## Begin

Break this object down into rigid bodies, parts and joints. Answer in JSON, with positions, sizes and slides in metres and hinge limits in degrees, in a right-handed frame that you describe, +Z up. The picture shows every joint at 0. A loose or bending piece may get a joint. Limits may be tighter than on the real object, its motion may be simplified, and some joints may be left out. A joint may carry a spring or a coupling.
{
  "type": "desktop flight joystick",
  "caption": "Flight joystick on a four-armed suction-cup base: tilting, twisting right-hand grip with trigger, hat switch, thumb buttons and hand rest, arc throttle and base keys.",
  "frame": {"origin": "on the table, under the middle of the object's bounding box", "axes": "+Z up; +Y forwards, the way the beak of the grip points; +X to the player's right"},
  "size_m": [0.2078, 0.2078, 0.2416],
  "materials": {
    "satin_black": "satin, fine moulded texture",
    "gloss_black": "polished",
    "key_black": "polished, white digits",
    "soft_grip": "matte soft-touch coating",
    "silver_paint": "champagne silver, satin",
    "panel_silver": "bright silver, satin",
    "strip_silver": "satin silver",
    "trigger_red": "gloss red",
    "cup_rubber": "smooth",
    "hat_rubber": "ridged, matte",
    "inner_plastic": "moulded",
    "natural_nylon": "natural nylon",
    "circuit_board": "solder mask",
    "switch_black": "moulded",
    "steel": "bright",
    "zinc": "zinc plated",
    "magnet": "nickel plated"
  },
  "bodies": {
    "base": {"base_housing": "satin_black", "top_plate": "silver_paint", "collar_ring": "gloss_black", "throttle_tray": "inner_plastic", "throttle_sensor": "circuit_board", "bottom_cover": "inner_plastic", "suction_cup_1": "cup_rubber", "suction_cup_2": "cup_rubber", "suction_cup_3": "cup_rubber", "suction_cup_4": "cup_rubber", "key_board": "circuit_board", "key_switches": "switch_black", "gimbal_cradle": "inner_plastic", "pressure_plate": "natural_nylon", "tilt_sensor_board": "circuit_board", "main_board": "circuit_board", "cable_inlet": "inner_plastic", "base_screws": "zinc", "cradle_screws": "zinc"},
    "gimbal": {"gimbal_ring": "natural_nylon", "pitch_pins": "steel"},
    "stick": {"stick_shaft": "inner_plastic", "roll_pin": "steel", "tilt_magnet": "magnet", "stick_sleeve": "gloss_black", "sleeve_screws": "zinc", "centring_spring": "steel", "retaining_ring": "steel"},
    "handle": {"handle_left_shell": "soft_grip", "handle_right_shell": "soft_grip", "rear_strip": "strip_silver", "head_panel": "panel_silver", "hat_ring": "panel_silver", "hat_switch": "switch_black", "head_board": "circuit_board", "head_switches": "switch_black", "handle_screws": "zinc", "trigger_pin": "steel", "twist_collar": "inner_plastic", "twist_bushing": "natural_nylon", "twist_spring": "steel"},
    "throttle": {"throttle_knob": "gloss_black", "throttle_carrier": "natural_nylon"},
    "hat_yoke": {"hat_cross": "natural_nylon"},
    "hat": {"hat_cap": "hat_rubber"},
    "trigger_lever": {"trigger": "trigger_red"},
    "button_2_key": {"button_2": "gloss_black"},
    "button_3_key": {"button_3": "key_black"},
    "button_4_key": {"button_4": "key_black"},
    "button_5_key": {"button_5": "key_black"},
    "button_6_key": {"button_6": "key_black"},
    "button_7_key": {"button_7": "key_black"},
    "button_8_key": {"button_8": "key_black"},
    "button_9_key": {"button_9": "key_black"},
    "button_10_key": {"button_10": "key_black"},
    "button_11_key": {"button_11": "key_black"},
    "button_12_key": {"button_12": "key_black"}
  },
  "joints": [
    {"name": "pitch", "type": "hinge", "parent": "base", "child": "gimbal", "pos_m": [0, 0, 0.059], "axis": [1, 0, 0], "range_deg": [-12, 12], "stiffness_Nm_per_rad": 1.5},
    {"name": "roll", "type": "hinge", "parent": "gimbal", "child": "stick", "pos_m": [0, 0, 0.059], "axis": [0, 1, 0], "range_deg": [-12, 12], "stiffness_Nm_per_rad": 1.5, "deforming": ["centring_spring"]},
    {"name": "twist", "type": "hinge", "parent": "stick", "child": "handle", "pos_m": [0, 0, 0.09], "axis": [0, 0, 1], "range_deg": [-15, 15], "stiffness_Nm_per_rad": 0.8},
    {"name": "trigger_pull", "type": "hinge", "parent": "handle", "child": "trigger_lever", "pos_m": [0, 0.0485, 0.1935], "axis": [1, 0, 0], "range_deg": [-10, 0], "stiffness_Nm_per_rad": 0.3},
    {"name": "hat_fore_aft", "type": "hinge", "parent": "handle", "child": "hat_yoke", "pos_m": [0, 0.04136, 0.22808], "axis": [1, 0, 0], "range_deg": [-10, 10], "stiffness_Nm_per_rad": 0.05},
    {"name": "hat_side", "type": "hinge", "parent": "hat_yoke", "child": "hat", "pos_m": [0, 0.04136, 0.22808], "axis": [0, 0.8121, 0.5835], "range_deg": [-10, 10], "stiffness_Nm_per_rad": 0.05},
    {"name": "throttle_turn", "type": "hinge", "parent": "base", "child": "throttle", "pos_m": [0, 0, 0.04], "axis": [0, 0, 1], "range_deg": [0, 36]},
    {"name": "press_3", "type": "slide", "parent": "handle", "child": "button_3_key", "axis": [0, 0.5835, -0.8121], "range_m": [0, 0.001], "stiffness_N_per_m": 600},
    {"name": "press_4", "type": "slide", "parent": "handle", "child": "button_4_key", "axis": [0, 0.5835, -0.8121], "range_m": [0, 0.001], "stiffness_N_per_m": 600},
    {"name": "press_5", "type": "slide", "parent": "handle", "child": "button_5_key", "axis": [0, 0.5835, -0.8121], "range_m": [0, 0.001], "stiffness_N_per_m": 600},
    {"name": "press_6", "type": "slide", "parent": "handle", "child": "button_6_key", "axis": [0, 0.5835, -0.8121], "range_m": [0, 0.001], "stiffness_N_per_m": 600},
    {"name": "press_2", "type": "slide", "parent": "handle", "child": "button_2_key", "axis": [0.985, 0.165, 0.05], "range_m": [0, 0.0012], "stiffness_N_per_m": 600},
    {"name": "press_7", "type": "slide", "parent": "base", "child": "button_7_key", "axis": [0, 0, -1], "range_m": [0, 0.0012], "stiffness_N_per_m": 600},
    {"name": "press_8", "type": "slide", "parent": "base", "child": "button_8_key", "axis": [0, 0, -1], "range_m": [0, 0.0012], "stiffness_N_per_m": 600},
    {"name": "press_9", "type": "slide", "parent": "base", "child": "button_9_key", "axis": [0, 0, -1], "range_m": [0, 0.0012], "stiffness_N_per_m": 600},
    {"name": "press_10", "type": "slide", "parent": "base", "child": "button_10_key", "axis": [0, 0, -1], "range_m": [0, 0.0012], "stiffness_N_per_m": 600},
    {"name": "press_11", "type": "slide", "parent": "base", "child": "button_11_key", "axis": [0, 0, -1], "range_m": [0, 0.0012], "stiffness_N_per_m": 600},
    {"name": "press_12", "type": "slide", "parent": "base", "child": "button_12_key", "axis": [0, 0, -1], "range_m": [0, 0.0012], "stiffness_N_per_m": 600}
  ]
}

## End
## Begin

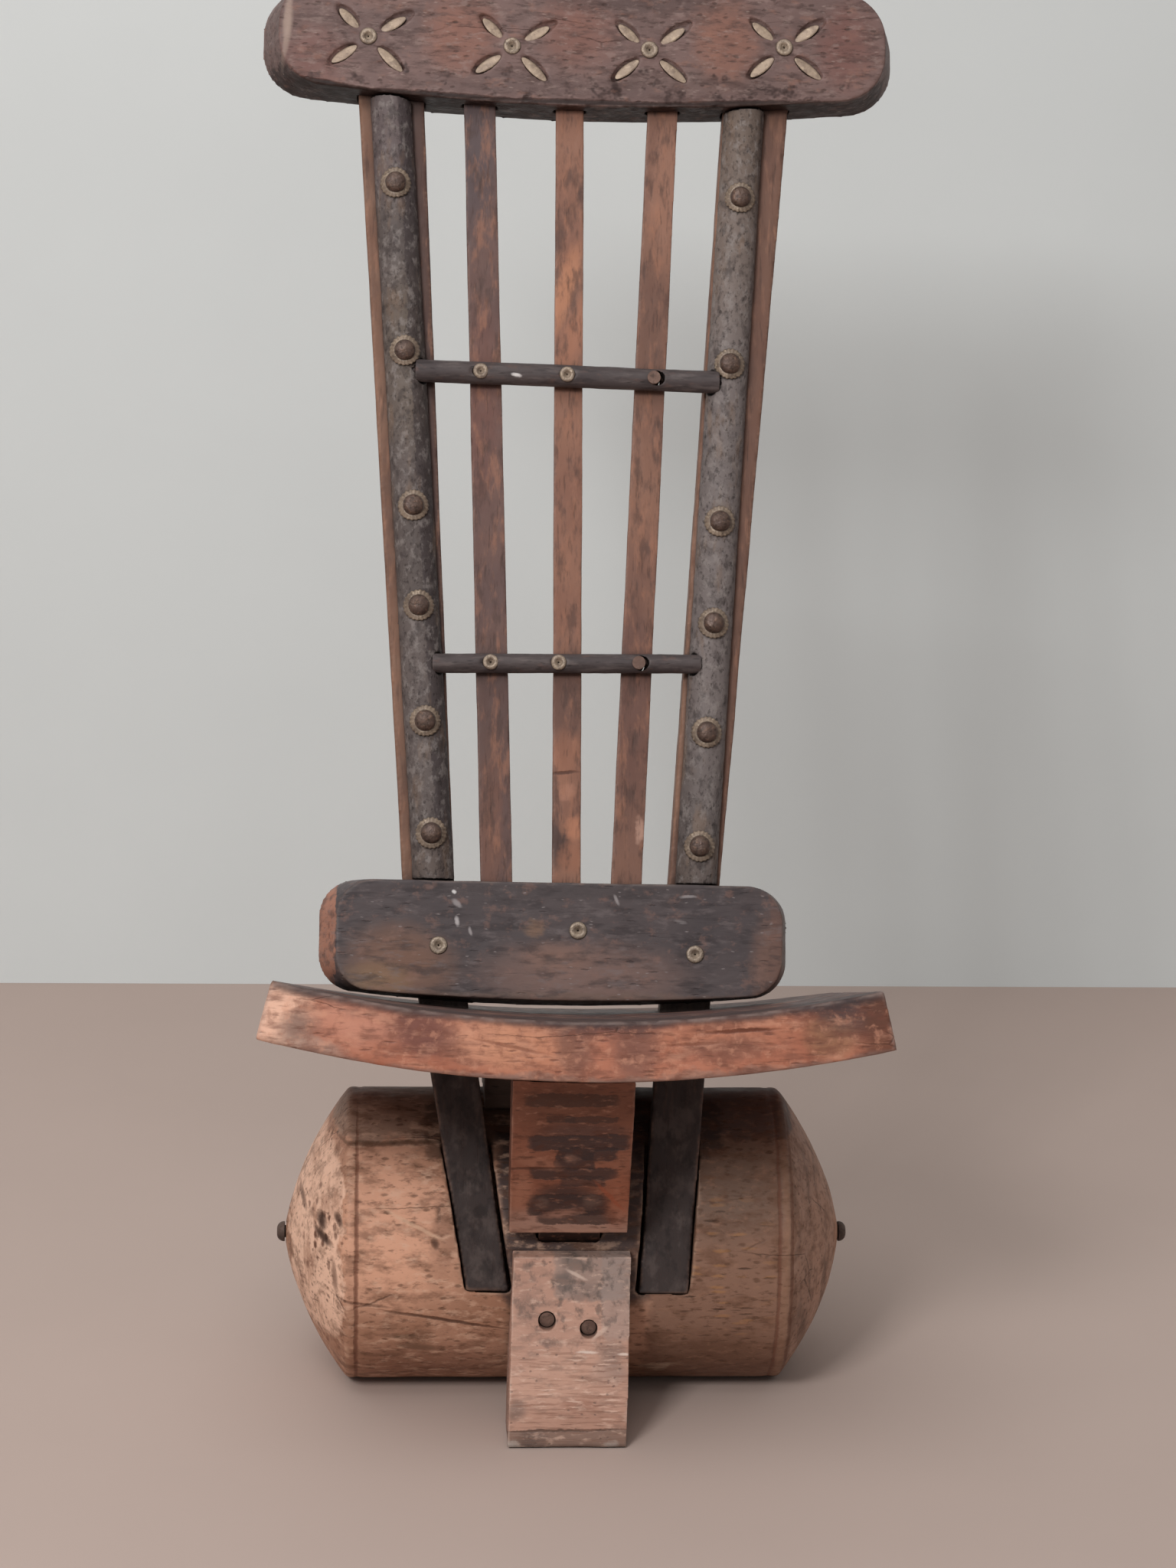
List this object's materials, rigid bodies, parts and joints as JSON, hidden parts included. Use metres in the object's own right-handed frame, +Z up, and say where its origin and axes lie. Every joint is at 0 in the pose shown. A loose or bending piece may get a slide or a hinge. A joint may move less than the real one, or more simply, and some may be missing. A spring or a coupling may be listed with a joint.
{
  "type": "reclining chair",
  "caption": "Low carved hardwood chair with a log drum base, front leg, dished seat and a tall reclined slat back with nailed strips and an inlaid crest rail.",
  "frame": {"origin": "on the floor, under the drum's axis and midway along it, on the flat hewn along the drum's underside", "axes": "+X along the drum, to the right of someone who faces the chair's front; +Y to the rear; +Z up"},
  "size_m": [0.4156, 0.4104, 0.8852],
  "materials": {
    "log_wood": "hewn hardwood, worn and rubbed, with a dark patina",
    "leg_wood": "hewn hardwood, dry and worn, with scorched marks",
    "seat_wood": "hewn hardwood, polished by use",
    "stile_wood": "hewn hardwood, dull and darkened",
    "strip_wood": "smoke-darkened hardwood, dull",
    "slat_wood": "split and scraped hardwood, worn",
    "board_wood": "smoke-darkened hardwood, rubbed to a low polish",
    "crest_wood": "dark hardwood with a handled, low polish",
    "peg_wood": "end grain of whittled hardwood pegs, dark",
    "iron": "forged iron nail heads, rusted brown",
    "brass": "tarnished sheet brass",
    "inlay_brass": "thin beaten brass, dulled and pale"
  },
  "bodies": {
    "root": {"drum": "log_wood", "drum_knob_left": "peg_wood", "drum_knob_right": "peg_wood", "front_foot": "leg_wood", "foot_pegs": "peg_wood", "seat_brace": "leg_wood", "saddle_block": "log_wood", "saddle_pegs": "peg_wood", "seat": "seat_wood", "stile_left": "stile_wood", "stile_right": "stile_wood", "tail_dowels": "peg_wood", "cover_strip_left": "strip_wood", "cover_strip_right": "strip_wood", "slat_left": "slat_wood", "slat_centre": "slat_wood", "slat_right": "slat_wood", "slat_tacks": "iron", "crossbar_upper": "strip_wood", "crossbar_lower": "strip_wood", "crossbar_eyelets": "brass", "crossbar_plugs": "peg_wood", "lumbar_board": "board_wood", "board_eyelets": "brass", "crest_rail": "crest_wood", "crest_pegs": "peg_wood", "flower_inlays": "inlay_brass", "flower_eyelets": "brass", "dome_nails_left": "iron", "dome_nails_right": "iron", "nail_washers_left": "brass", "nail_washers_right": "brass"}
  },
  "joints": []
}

## End

Task statement: From the data above, show each line that contains "this".

Answer below:
Break this object down into rigid bodies, parts and joints. Answer in JSON, with positions, sizes and slides in metres and hinge limits in degrees, in a right-handed frame that you describe, +Z up. The picture shows every joint at 0. A loose or bending piece may get a joint. Limits may be tighter than on the real object, its motion may be simplified, and some joints may be left out. A joint may carry a spring or a coupling.
List this object's materials, rigid bodies, parts and joints as JSON, hidden parts included. Use metres in the object's own right-handed frame, +Z up, and say where its origin and axes lie. Every joint is at 0 in the pose shown. A loose or bending piece may get a slide or a hinge. A joint may move less than the real one, or more simply, and some may be missing. A spring or a coupling may be listed with a joint.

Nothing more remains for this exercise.